# START OF STORED DATA

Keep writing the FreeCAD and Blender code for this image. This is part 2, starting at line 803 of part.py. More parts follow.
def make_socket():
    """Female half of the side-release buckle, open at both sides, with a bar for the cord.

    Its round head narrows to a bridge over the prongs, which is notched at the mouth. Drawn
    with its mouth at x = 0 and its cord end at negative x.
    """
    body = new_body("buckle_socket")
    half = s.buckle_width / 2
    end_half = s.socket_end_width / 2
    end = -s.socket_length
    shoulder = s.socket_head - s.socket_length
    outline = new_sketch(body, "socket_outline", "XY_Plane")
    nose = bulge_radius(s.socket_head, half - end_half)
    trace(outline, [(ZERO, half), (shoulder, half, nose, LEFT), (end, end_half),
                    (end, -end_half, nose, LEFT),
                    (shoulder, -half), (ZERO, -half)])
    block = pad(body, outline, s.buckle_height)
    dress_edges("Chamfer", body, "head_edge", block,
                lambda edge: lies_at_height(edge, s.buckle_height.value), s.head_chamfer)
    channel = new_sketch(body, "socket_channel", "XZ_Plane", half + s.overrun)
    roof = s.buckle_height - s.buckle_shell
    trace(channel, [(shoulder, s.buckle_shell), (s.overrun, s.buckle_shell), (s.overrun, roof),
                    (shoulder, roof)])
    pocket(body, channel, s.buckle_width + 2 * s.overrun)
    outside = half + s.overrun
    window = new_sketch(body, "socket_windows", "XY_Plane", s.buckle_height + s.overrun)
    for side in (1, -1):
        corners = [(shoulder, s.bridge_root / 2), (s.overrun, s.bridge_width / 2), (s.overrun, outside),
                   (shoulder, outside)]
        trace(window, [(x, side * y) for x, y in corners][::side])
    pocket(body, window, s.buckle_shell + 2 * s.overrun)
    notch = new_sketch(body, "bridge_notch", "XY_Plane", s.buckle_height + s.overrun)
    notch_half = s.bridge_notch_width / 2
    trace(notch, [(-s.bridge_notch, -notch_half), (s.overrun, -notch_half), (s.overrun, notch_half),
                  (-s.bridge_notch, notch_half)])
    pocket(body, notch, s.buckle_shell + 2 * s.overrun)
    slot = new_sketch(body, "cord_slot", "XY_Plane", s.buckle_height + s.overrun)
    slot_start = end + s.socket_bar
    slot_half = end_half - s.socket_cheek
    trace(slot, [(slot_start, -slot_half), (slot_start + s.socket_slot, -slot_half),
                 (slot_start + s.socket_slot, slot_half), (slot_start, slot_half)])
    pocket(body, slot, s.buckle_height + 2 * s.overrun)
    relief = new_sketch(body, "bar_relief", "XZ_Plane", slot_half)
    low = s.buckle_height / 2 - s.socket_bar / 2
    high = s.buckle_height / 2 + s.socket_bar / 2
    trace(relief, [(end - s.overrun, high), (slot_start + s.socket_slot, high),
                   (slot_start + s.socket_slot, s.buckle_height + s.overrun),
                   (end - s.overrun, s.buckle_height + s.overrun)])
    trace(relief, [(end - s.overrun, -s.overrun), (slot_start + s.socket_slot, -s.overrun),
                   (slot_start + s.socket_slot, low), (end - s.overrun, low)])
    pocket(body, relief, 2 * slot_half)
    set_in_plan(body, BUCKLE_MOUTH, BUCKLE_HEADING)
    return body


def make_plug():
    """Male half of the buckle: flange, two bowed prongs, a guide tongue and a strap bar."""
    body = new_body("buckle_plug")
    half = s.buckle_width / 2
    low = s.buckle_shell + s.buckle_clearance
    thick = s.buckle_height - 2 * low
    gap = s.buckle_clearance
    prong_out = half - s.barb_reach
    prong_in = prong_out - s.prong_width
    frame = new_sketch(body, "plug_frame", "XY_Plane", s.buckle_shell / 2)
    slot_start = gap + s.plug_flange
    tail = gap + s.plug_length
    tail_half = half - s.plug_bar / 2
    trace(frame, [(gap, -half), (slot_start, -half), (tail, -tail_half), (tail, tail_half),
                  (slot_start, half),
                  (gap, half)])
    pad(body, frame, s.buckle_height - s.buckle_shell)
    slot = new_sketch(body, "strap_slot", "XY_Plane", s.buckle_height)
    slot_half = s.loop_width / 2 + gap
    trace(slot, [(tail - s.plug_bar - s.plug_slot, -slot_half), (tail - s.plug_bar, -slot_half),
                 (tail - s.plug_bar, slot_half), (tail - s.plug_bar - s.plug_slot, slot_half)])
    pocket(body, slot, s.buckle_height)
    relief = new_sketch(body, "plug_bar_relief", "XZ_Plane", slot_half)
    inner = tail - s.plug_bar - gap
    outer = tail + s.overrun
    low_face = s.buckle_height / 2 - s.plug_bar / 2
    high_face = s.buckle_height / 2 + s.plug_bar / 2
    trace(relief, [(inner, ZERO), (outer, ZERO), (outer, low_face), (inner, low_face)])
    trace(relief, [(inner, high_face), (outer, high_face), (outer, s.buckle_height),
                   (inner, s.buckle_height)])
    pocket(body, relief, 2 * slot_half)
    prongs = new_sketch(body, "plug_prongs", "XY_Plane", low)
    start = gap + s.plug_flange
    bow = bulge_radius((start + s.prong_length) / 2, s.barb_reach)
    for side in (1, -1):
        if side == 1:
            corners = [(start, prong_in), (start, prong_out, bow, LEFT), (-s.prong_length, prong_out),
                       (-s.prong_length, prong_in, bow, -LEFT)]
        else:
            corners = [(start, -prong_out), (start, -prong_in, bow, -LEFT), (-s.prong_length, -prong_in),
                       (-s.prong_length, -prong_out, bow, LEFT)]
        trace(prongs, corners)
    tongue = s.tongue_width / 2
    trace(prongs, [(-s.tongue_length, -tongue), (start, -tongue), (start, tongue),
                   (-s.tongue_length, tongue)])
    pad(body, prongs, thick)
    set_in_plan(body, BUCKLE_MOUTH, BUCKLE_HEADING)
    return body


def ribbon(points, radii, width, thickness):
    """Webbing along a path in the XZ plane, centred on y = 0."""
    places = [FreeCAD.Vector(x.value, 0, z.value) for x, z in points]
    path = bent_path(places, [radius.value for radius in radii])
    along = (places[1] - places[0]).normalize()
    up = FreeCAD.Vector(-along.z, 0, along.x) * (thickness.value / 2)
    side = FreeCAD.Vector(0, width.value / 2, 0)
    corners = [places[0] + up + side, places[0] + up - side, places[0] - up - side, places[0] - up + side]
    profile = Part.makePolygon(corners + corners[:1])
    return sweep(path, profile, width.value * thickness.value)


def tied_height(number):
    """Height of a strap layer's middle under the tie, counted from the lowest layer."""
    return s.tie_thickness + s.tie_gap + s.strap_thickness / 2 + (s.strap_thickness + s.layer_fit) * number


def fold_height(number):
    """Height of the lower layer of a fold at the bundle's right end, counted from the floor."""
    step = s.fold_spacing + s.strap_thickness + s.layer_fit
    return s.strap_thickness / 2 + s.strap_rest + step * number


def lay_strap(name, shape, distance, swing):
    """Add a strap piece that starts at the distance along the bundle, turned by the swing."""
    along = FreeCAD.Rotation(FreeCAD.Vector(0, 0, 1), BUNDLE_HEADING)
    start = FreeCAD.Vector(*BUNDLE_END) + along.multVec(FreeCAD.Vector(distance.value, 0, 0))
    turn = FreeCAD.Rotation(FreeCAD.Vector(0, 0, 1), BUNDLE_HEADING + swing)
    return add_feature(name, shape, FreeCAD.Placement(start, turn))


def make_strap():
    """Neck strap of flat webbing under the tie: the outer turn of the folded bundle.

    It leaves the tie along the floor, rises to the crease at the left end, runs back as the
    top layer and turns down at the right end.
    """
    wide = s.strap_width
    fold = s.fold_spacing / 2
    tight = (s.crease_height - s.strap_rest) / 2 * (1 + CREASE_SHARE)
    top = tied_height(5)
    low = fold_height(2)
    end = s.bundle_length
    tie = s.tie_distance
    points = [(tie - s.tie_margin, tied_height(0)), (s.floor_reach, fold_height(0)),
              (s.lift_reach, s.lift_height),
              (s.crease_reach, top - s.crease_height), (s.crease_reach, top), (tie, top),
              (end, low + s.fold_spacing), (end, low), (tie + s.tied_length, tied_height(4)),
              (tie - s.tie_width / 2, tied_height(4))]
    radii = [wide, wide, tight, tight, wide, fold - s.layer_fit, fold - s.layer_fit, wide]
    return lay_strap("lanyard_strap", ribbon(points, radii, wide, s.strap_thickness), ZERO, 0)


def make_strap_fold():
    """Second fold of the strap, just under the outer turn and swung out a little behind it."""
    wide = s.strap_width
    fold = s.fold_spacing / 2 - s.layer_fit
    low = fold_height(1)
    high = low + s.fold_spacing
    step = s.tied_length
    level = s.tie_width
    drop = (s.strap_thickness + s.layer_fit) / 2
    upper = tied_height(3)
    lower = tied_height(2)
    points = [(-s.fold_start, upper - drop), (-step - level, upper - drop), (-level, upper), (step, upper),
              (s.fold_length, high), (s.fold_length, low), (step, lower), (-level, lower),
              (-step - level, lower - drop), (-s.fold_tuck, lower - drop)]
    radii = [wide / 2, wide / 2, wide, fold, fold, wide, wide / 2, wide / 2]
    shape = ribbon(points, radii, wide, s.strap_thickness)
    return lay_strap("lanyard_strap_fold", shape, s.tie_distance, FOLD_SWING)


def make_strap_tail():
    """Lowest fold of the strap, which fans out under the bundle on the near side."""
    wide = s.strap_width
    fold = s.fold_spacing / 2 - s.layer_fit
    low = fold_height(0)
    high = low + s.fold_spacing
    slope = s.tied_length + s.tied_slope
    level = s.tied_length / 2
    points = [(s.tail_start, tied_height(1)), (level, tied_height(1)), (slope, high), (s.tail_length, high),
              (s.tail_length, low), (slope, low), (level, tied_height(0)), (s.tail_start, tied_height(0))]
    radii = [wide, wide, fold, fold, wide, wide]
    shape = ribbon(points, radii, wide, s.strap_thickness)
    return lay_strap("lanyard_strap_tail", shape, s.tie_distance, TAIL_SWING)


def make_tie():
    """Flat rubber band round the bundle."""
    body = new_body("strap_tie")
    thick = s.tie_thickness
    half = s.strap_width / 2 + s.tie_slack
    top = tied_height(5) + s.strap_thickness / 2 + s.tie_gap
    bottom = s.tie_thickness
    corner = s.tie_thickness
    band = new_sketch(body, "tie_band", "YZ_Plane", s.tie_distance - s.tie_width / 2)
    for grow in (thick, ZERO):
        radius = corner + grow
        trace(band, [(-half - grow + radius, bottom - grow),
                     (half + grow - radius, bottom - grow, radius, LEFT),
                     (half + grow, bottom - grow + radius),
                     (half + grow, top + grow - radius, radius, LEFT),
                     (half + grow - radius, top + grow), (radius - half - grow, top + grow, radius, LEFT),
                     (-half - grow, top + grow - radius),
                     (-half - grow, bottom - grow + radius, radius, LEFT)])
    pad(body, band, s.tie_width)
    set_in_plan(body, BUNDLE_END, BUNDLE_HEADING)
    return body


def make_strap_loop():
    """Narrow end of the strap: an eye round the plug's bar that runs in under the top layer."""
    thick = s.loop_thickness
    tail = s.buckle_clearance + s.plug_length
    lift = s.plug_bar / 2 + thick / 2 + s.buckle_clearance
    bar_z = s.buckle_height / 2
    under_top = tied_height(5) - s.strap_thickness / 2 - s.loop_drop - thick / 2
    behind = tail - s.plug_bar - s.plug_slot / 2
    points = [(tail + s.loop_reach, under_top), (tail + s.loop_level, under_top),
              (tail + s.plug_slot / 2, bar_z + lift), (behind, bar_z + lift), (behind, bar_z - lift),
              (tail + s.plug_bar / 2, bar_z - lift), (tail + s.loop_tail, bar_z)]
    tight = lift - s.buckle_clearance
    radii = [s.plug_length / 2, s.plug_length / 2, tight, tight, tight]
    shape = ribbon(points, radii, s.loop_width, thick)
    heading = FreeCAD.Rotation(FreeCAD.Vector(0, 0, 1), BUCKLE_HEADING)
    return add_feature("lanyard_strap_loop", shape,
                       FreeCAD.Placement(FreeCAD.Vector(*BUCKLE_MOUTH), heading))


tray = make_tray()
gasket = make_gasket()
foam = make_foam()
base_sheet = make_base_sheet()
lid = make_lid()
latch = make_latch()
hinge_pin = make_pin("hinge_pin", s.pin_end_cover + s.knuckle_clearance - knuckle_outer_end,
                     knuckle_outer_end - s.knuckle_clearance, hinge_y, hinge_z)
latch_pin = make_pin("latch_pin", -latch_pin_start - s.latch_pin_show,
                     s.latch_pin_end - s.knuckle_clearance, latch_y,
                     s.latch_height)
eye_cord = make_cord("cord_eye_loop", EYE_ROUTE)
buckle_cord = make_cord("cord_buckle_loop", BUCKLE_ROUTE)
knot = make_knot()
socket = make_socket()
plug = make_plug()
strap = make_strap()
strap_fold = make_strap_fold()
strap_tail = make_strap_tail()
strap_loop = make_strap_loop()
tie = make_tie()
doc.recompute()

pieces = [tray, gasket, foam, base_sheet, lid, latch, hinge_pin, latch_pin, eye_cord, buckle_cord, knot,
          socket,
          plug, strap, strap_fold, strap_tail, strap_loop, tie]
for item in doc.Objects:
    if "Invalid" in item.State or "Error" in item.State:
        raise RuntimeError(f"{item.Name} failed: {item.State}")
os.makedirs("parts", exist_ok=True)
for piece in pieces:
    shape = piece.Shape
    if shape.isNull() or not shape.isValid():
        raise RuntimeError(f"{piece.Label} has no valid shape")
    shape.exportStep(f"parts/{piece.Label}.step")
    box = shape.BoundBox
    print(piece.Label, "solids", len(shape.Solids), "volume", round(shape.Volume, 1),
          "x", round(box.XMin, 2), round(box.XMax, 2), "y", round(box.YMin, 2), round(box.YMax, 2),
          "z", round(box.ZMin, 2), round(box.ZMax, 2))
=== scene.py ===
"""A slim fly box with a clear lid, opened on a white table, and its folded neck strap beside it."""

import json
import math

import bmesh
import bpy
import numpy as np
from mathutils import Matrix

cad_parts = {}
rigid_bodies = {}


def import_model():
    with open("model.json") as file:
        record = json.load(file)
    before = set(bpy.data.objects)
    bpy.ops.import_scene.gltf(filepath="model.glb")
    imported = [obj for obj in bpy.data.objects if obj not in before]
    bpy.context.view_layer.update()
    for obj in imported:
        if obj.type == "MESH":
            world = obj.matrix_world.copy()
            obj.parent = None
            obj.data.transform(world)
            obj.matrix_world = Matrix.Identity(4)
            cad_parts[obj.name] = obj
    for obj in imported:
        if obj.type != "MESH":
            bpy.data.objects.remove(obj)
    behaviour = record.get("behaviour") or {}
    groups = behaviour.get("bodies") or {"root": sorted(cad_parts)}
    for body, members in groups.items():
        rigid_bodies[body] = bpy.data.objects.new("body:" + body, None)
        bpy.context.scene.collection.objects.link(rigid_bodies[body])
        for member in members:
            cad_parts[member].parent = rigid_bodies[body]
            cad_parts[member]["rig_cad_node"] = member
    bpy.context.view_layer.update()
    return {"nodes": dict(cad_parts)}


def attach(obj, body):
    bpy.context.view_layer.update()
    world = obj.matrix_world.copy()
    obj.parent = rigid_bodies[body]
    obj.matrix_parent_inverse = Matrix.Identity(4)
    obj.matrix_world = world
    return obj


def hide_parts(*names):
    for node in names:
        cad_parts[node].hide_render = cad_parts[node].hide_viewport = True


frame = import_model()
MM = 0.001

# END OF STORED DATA

--- STATED PROBLEM ---
Exactly and exclusively, reproduce the lines that start at the line containing "strap_loop = make_strap_loop()" and end at the line containing "bpy.data.objects.remove(obj)", inclusive of both.

--- TASK OUTPUT ---
strap_loop = make_strap_loop()
tie = make_tie()
doc.recompute()

pieces = [tray, gasket, foam, base_sheet, lid, latch, hinge_pin, latch_pin, eye_cord, buckle_cord, knot,
          socket,
          plug, strap, strap_fold, strap_tail, strap_loop, tie]
for item in doc.Objects:
    if "Invalid" in item.State or "Error" in item.State:
        raise RuntimeError(f"{item.Name} failed: {item.State}")
os.makedirs("parts", exist_ok=True)
for piece in pieces:
    shape = piece.Shape
    if shape.isNull() or not shape.isValid():
        raise RuntimeError(f"{piece.Label} has no valid shape")
    shape.exportStep(f"parts/{piece.Label}.step")
    box = shape.BoundBox
    print(piece.Label, "solids", len(shape.Solids), "volume", round(shape.Volume, 1),
          "x", round(box.XMin, 2), round(box.XMax, 2), "y", round(box.YMin, 2), round(box.YMax, 2),
          "z", round(box.ZMin, 2), round(box.ZMax, 2))
=== scene.py ===
"""A slim fly box with a clear lid, opened on a white table, and its folded neck strap beside it."""

import json
import math

import bmesh
import bpy
import numpy as np
from mathutils import Matrix

cad_parts = {}
rigid_bodies = {}


def import_model():
    with open("model.json") as file:
        record = json.load(file)
    before = set(bpy.data.objects)
    bpy.ops.import_scene.gltf(filepath="model.glb")
    imported = [obj for obj in bpy.data.objects if obj not in before]
    bpy.context.view_layer.update()
    for obj in imported:
        if obj.type == "MESH":
            world = obj.matrix_world.copy()
            obj.parent = None
            obj.data.transform(world)
            obj.matrix_world = Matrix.Identity(4)
            cad_parts[obj.name] = obj
    for obj in imported:
        if obj.type != "MESH":
            bpy.data.objects.remove(obj)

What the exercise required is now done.